Tony Burgess kommt in "Idaho Winter" lustvoll die Erzählung abhanden
Idaho Winter will man nicht sein. Denn niemand mag Idaho Winter. Der Bursche wird schon in den ersten Seiten des gleichnamigen Romans von Tony Burgess mit einfallsreichstem Hass überzogen. Verschiedenste Ideen, wie Idaho Winter umgebracht werden könnte, werden nicht nur von Mitschülern, sondern auch von Nachbarn (von Hunden zerfleischen lassen) und Lehrern (vom Auto überfahren lassen) gewälzt. Jedes Mal tappt man als Leser in die Falle, dass doch jemand ein Fünkchen Empathie hat. Aber nein. Recht schnell kommt es zur Gewalteskalation und plötzlich ist der Roman ein ganz anderer. Idaho Winter reißt die unfassbar unfaire Geschichte an sich, der Erzähler kann nur mehr hinten nachstolpern.
Was bitte passiert hier?
Burgess spielt mit den Lesererwartungen in dieser abgefahrenen Abstrusitätenexplosion eines Horror-Romans, in der plötzlich andere Erzähler am Rücken von Figuren wachsen und Punkrocker eine genauso ernsthafte Bedrohung wie Dinosaurier sind.

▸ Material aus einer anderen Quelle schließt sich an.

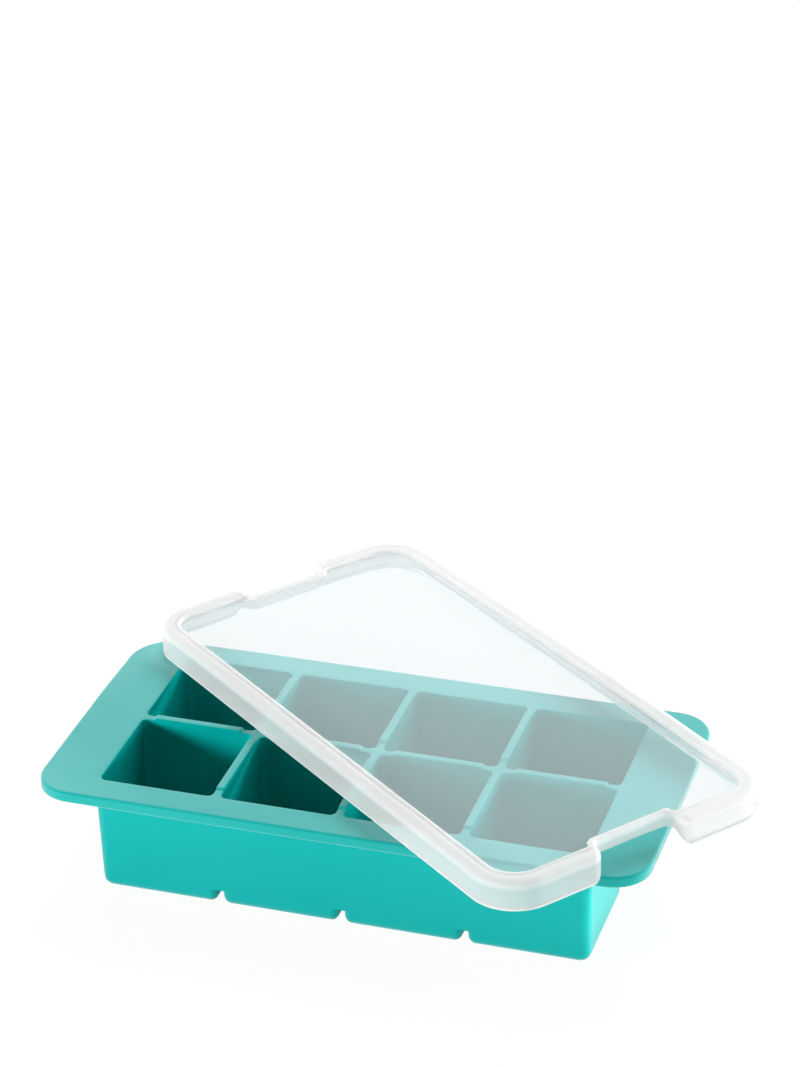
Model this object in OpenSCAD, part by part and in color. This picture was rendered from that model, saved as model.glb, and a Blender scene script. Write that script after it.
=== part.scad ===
// Silicone ice cube tray: two rows of deep square cells in one flexible moulding,
// with its stiff clear lid laid askew across the top.
// Millimetres. Z is up and the tray stands on z = 0.

/* [Cells] */
// Cells along the tray
columns = 4; // [2:1:6]
// Cells across the tray
rows = 2; // [1:1:3]
// Side of a cell's square mouth
cell_w = 45.6; // [30:0.1:60]
// Thickness of the partitions at the rim
partition_t = 3.2; // [2.4:0.1:6]
// How much each cell wall leans in towards the floor
cell_draft = 1.6; // [0.5:0.1:2.4]
// Corner radius of a cell's mouth
cell_corner_r = 2.5; // [1:0.1:6]
// Radius between a cell's walls and its floor
cell_floor_r = 3.5; // [1:0.1:8]
// Thickness of the floor under a cell
floor_t = 3; // [2:0.1:6]

/* [Body] */
// Height of the rim's top above the table
tray_h = 48; // [35:0.5:70]
// Thickness of the outer walls at the rim
wall_t = 3; // [2:0.1:5]
// How much the outer walls lean in towards the base
body_draft = 0.8; // [0:0.1:2]
// Radius of the body's upright corners
body_corner_r = 4.5; // [3:0.1:9]
// Radius round the foot of each cell block
foot_r = 4; // [2:0.1:6]

/* [Slots under the base] */
// Height of the slots that part the cell blocks
slot_h = 7; // [5:0.1:12]
// Width of the slots
slot_w = 2.4; // [1.6:0.1:3.2]
// Upright corner radius where a slot opens
slot_mouth_r = 3; // [1:0.1:5]

/* [Rim] */
// Width of the rim past the cells at the two short ends
end_rim_w = 24; // [14:0.5:36]
// Width of the rim past the cells along the long sides
side_rim_w = 12.6; // [8:0.1:20]
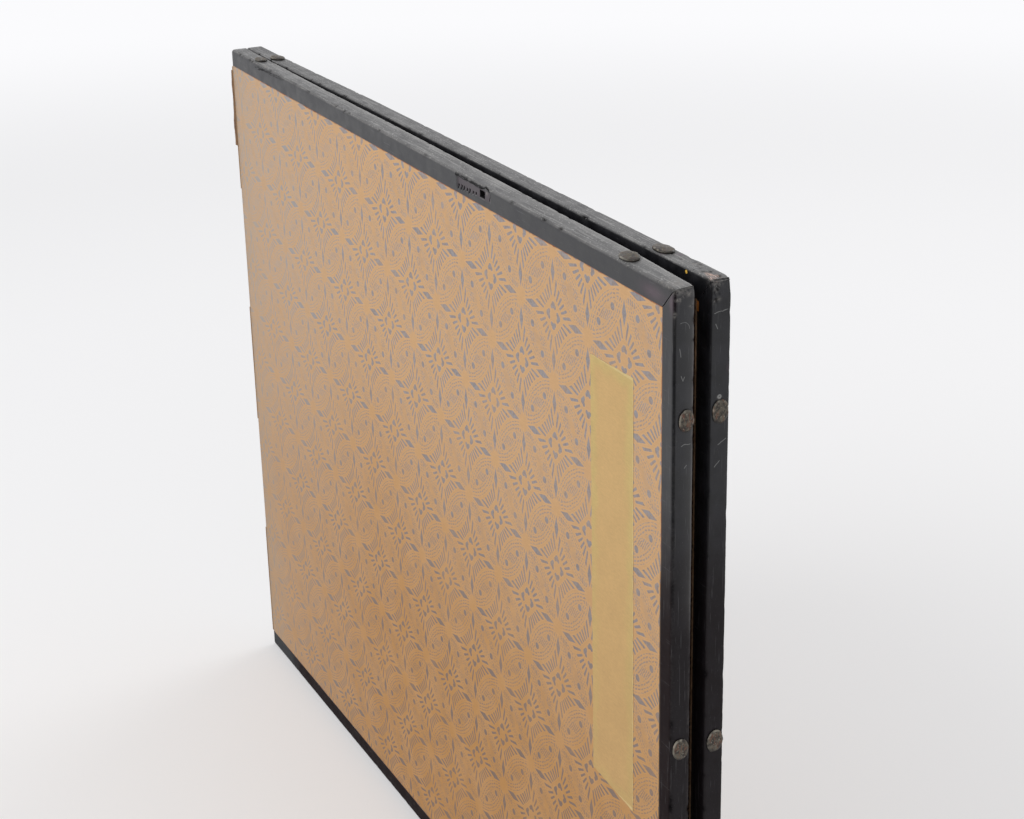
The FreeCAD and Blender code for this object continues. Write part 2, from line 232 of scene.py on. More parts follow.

Im Meta-Grusel kennt sich Burgess aus. In seinem Roman "Pontypool", der auch verfilmt wurde, erzählte er von einem Virus, das einzelne Worte der Sprache befällt und sich so verbreitet. In "Idaho Winter" dreht er die "Was um Himmels Willen passiert hier?"-Spirale noch etwas weiter. So schillernd, grauslich und kurzweilig war Literatur über die Entstehung von Literatur noch selten.